My beautiful friend, Maggie Mae, died on Thursday. She was a thirty pound, liver and white Brittany spaniel. I called her my “fur baby”; and she would have celebrated her thirteenth birthday on January 1st, 2017.

This little soul arrived in my life not long after I was first married: full of dreams, playing house, and feathering my nest. When that soft little puppy bounded into our home, I had my first taste of sleepless nights, random peeing and general loss of personal freedom. I also experienced a new kind of endless devotion, love and joy: all wrapped in one wiggling package. All of this genuinely helped to prepare me for the arrival of my “human baby” seven years later.

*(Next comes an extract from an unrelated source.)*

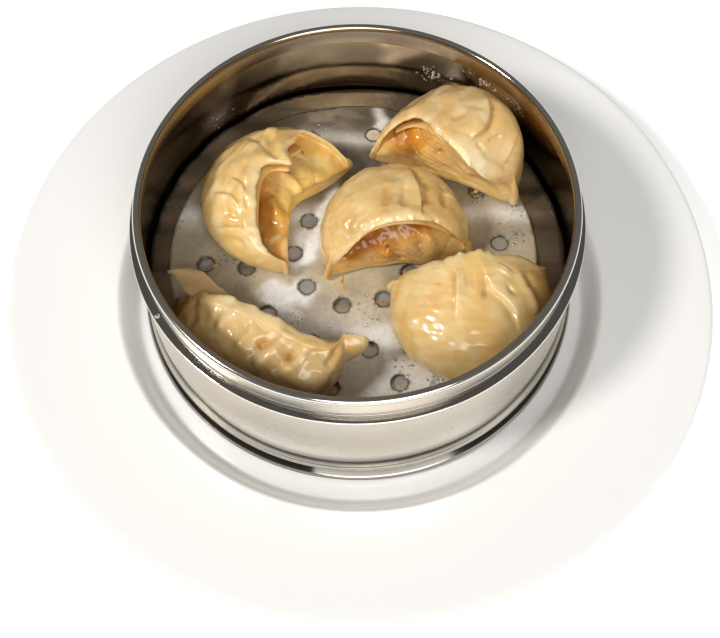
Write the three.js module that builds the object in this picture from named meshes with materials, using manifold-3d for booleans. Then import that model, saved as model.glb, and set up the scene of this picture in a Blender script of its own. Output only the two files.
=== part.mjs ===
// Plate of jiaozi: five pleated dumplings on perforated paper in a stainless steamer basket,
// which stands in the well of a white wide-rimmed plate.
// Millimetres, +Z up, +Y away from the viewer. The origin is the middle of the plate's foot.

import * as THREE from 'three';
import { mergeVertices } from 'three/addons/utils/BufferGeometryUtils.js';
import Module from 'manifold-3d';

const wasm = await Module();
wasm.setup();

// ---------------------------------------------------------------- driving dimensions

const PLATE = {
  radius: 150, // 300 mm plate
  lipHeight: 20.6,
  lipRadius: 2,
  wellEdge: 105, // where the rim turns down into the well
  wellEdgeHeight: 16.2,
  wellRadius: 96, // flat floor of the well
  wellHeight: 6.4,
  thickness: 4,
  footRadius: 84,
  footWidth: 4.5,
};

const BASKET = {
  centre: [-0.6, 4.3],
  bottom: 6.7, // stands 0.3 mm clear of the glaze
  top: 73.6,
  rimRadius: 86.9,
  rimRoll: 1.6, // half the height of the rolled rim
  neckRadius: 86.3, // short band under the rim, which fits into the tier above
  neckBottom: 62.7,
  ledgeRadius: 90, // narrow ledge that carries the tier above
  ledgeTop: 62.2,
  ledgeBottom: 61.1,
  skirtRadius: 89.4, // tall lower band
  skirtTop: 60.3,
  skirtBottom: 20,
  grooveHeight: 18.4,
  beadRadius: 91.2,
  beadRoll: 2.4,
  beadHeight: 14.7,
  gapRadius: 89.8, // between the bead and the foot
  gapHeight: 11.4,
  footRadius: 92.9,
  footRoll: 1.7,
  sheet: 0.9,
};

const FLOOR = {
  radius: 87.4,
  top: 30, // crest of the pressed ridges
  sheet: 1.2,
  ridgePitch: 18.4,
  ridgeFoot: 8, // width of a ridge at its foot
  ridgeCrest: 3.6,
  ridgeHeight: 1.1,
  ridgeStart: -97.5,
  holeRadius: 3.6,
};

const PAPER = {
  centre: [-2.5, 3.4],
  radius: 77,
  bottom: 30.3,
  thickness: 0.4,
  holeRadius: 3.4,
};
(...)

Maggie loved to go on adventure walks with me, until this August, when her little body could no longer carry her up the mountain. Her nose was amazing and she experienced the world through her incredible sense of smell. She was fascinated with birds and she loved to swim: especially in the lake and ocean. I often thought she was going to drown, as she relentlessly chased after a duck or a seagull. She considered herself to be an adept fisher-woman, spending hours pacing the water’s edge, certain she was about to catch the big one.

She welcomed me every day with a happy squeak, a smile and a vibrating tail. Smile! Who knew a dog could smile? I didn’t – until Maggie. Her right lip would lift up, exposing a lopsided toothy grin. It was an expression of pure joy and it was beautiful.

Maggie followed close beside me throughout the house as I folded laundry, tidied toys, and loaded the dishwasher. She stuck close to my heels, tags jingling, always ready to help clean up fallen crusts or crumbs. And when we finished our evening chores, she would happily put herself to bed: curling up into a warm ball close against my legs.

Maggie comforted me when I cried. She never let me down and she was the most loyal friend that I have ever had.  She loved me unconditionally, as I did her. I will deeply miss her and she will always live on in my heart.